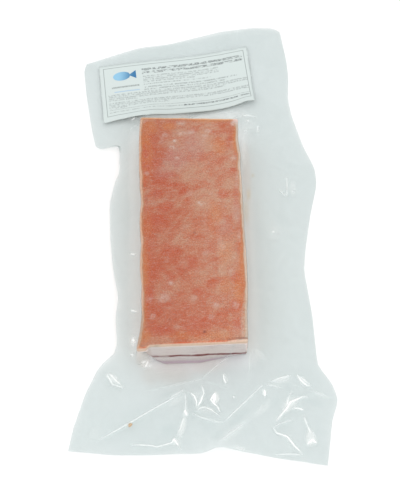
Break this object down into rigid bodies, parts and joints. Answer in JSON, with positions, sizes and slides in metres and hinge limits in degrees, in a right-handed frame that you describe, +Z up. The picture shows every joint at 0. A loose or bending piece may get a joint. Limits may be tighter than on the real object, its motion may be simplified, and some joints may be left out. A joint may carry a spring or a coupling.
{
  "type": "vacuum-packed raw tuna saku block",
  "caption": "Oblong raw tuna saku block sealed in a clear vacuum pouch with a wide creased skirt of film and a plain paper label stuck past its far end.",
  "frame": {"origin": "on the table under the middle of the pouch's outline", "axes": "+Z up, +Y along the pouch towards the labelled end, +X to the right seen from the other end"},
  "size_m": [0.213, 0.417, 0.034],
  "materials": {
    "clear_film": "clear, glossy, lightly creased",
    "label_paper": "smooth matte white paper",
    "tuna_flesh": "frozen raw fish with patches of frost",
    "label_ink": "thin matte grey print",
    "label_emblem": "matte blue print",
    "juice": "dried drops of juice"
  },
  "bodies": {
    "root": {"pouch": "clear_film", "label": "label_paper"}
  },
  "joints": []
}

⁂

• What is required
Return every line containing "joints".

• Response to the exercise
Break this object down into rigid bodies, parts and joints. Answer in JSON, with positions, sizes and slides in metres and hinge limits in degrees, in a right-handed frame that you describe, +Z up. The picture shows every joint at 0. A loose or bending piece may get a joint. Limits may be tighter than on the real object, its motion may be simplified, and some joints may be left out. A joint may carry a spring or a coupling.
  "joints": []